Financial stocks saw a significant uptick, gaining 2.35%, led by a recovery in HDFC Bank. Sectors sensitive to global supply chains and economic outlook, such as consumer durables and auto stocks, also posted strong gains of 3.5% and 2.2%, respectively. The positive sentiment lifted broader markets, with small-cap and mid-cap indices also rising over 2%.

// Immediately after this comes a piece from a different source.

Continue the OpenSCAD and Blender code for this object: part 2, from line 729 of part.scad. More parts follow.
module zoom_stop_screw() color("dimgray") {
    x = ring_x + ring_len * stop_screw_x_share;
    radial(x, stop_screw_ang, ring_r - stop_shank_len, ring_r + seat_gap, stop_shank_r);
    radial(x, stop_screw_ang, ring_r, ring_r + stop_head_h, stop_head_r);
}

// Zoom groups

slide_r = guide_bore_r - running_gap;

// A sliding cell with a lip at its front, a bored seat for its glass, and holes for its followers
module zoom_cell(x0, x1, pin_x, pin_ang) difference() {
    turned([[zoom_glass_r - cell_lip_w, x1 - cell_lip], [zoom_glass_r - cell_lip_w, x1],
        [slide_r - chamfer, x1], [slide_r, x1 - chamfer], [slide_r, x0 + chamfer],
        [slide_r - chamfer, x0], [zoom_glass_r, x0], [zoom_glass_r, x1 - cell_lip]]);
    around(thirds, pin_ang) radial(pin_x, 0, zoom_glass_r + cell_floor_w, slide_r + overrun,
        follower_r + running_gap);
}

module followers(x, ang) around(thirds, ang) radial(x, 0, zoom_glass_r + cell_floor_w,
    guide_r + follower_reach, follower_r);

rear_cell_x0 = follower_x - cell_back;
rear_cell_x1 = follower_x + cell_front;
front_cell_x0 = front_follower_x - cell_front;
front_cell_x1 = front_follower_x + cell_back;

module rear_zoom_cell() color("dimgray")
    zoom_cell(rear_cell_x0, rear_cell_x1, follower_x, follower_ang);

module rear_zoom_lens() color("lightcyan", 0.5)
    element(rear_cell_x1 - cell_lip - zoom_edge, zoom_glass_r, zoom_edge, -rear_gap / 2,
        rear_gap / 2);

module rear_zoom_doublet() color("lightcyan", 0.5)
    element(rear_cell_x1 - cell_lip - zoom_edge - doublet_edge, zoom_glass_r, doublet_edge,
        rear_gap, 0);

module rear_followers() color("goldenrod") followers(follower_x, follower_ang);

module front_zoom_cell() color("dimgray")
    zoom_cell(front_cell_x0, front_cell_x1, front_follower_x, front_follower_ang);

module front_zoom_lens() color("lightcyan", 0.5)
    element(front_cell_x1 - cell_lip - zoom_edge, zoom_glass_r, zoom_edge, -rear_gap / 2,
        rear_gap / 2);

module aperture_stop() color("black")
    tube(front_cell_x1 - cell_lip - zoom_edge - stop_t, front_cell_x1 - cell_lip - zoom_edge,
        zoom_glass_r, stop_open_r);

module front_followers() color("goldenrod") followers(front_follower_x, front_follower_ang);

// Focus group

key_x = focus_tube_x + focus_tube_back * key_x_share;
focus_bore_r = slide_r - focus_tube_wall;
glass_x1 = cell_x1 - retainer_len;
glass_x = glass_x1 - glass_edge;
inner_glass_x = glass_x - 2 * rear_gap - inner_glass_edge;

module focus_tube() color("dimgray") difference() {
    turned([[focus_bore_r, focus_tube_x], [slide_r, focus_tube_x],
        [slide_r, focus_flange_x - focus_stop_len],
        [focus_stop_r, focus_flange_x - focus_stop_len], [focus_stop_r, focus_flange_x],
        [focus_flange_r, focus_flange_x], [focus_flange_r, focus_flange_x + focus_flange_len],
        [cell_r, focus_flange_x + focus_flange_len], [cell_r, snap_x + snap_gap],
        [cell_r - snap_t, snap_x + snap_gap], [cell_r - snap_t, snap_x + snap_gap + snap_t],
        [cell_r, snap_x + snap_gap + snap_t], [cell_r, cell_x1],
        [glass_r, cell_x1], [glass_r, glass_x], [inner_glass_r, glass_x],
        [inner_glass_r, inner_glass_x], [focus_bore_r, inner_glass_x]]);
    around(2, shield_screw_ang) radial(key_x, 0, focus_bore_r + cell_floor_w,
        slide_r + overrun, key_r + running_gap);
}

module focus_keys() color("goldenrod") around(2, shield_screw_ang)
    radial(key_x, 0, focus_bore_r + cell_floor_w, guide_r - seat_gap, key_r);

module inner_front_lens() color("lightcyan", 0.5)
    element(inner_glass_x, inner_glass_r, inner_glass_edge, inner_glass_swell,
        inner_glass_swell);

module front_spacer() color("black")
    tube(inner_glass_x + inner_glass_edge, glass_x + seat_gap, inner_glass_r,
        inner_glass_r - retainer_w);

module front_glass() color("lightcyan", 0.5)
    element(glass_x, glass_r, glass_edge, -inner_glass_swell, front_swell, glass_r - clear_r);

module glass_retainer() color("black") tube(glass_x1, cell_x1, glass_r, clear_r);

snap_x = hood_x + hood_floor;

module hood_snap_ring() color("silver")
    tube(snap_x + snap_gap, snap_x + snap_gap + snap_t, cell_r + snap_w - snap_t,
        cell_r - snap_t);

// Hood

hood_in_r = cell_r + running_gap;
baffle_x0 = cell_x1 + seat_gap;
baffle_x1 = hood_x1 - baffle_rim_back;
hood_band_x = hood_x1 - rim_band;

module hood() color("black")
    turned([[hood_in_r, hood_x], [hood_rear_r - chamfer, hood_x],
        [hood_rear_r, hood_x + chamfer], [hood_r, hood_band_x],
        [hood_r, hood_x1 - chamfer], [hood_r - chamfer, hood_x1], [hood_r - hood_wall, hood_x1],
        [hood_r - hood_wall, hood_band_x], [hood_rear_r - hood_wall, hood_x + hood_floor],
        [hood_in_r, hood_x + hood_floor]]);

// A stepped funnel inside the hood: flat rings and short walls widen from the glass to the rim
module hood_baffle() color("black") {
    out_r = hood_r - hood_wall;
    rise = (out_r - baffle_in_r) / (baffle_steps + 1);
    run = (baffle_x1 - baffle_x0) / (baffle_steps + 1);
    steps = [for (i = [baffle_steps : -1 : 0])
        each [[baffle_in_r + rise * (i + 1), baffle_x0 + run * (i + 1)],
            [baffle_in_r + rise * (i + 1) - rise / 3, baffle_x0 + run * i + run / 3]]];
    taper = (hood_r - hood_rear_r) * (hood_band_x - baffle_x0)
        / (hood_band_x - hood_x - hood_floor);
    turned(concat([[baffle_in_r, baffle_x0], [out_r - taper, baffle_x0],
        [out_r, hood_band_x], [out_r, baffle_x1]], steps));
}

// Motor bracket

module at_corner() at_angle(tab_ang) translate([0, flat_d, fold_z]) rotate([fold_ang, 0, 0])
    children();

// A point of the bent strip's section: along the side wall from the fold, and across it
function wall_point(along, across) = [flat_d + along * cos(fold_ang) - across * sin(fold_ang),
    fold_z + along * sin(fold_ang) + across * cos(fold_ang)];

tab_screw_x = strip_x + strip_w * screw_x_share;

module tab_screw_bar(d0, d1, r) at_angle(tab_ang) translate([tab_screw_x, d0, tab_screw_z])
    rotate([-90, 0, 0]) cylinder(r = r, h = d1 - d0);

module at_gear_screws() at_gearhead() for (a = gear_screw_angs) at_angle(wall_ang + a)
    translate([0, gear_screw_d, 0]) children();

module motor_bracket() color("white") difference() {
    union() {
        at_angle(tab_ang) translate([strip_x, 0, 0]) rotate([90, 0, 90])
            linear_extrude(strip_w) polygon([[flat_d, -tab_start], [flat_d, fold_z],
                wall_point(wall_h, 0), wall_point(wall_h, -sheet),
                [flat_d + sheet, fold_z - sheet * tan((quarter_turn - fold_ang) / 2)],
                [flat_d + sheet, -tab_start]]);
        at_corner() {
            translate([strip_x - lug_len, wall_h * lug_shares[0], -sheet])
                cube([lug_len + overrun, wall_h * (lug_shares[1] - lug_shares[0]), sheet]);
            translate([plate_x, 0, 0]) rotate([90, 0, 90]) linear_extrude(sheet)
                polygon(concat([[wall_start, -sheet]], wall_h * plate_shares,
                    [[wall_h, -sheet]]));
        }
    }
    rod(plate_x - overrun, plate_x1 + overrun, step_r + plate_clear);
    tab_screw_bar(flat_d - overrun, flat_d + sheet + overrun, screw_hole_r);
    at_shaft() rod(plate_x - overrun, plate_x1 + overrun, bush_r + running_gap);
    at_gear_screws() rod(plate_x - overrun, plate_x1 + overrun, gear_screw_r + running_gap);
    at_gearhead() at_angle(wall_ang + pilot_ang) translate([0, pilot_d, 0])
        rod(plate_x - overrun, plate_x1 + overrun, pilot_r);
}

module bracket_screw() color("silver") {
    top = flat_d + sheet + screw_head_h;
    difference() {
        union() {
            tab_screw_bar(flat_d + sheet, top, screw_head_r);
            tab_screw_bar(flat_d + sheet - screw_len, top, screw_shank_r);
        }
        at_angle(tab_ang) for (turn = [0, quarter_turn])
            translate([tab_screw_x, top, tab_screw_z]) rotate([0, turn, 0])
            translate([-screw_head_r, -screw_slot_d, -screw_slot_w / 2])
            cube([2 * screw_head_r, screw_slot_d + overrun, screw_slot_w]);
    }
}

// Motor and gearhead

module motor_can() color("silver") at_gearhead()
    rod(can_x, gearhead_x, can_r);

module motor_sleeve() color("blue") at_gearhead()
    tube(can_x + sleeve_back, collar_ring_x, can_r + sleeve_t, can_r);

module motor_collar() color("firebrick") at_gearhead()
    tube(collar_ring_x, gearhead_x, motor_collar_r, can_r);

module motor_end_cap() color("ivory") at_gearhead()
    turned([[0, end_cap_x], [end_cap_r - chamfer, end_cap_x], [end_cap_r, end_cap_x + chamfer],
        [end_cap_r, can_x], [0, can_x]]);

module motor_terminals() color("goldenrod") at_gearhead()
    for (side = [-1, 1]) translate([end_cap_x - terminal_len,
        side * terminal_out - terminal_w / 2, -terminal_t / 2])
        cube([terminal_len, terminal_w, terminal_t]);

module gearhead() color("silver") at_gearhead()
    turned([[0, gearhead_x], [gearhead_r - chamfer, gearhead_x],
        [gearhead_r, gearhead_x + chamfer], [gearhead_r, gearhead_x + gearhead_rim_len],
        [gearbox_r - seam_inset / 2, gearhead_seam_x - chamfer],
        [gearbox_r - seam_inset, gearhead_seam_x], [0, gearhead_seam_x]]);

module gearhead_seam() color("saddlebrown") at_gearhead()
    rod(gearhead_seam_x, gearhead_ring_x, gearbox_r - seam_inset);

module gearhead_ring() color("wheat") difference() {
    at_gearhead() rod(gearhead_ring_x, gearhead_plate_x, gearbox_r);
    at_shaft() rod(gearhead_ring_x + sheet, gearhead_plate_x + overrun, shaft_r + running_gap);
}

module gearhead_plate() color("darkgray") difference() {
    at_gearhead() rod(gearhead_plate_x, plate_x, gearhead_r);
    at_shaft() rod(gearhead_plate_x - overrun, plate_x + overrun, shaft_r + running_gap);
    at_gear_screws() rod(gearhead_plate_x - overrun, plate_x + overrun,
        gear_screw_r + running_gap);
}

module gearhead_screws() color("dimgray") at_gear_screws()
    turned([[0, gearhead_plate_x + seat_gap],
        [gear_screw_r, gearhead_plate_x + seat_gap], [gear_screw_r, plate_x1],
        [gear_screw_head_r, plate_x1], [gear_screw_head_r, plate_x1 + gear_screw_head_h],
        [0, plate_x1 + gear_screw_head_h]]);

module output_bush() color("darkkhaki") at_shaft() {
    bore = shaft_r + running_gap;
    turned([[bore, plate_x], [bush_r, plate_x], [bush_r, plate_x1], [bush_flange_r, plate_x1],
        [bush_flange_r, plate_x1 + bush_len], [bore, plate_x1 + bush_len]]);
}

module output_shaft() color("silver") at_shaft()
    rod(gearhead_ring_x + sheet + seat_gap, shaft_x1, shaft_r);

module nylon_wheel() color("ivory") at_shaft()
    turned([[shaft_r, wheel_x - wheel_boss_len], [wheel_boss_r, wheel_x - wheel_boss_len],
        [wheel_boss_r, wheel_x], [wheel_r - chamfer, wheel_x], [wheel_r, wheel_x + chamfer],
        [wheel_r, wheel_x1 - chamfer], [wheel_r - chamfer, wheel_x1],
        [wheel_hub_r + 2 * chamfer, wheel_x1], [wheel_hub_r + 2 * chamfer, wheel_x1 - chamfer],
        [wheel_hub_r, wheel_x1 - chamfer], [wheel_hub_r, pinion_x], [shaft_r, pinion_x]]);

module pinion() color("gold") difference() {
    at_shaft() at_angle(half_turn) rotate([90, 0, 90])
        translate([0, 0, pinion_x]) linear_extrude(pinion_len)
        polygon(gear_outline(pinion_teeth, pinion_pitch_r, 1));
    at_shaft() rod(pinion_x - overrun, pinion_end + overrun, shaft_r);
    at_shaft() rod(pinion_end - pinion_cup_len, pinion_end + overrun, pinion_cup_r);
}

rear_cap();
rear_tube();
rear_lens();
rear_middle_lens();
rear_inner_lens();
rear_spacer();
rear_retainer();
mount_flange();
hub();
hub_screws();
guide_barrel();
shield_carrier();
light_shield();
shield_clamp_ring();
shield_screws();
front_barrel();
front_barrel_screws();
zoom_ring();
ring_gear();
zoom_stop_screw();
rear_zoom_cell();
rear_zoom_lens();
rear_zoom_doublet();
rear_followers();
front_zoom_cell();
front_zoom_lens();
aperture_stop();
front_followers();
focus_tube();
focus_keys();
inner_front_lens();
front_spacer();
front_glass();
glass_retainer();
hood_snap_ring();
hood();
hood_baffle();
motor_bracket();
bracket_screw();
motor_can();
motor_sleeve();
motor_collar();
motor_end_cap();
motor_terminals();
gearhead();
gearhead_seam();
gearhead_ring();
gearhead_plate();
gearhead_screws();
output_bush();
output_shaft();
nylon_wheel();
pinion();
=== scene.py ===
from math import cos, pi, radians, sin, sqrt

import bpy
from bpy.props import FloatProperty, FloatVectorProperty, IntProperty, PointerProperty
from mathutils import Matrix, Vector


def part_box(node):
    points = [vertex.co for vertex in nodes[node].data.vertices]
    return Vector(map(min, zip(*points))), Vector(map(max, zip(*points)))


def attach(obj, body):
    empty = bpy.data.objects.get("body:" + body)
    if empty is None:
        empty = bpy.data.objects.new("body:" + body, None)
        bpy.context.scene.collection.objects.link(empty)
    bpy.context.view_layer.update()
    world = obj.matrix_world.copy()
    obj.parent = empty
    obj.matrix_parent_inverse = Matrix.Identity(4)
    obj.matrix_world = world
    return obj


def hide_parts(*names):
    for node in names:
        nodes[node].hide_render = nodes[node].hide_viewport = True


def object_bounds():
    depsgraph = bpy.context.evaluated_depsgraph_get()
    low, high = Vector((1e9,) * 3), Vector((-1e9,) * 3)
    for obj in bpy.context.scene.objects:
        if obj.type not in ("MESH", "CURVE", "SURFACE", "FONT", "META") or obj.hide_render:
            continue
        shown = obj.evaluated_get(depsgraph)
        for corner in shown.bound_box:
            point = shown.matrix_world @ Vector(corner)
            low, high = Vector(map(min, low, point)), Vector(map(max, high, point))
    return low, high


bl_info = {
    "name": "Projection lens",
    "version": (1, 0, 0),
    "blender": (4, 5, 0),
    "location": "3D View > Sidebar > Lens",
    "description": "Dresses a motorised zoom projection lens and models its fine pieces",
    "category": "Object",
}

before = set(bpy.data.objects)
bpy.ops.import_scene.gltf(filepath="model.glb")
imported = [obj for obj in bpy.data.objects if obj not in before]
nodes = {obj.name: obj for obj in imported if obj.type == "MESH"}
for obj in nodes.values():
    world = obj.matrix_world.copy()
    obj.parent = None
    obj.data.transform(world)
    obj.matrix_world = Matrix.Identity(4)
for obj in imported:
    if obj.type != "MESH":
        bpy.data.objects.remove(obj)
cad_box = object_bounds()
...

Economic Outlook and Analysis
Amid the global turmoil, a positive domestic development provided underlying support. S&P Global upgraded its growth projection for India for the fiscal year 2026-27 to 7.1%, a notable increase from its earlier estimate. This revision suggests confidence in the Indian economy's resilience to external shocks. However, analysts remain cautious. Dr. VK Vijayakumar, Chief Investment Strategist at Geojit Investments, pointed out that the market's direction in the near term will be dictated by news from the war front. He also highlighted the persistent FII selling pressure linked to the weak rupee as a key headwind that needs to stabilize for a sustainable market recovery.
The market is currently in a reactive phase, driven by high-impact global news rather than domestic fundamentals alone. The sharp rebound demonstrates that investors are ready to return, but only when the most significant risk—a full-blown regional conflict—appears to be receding.
Conclusion: Cautious Optimism Prevails
The Indian stock market's strong rebound underscores its sensitivity to global geopolitical events and crude oil prices. The signs of diplomatic progress in the Middle East provided a powerful, albeit potentially temporary, boost to investor confidence. While the recovery is a welcome relief, the underlying situation remains fragile. The market's trajectory in the coming days will depend heavily on whether the ceasefire talks translate into a lasting resolution. Investors are advised to remain vigilant, as volatility is likely to persist until there is greater clarity on the geopolitical front.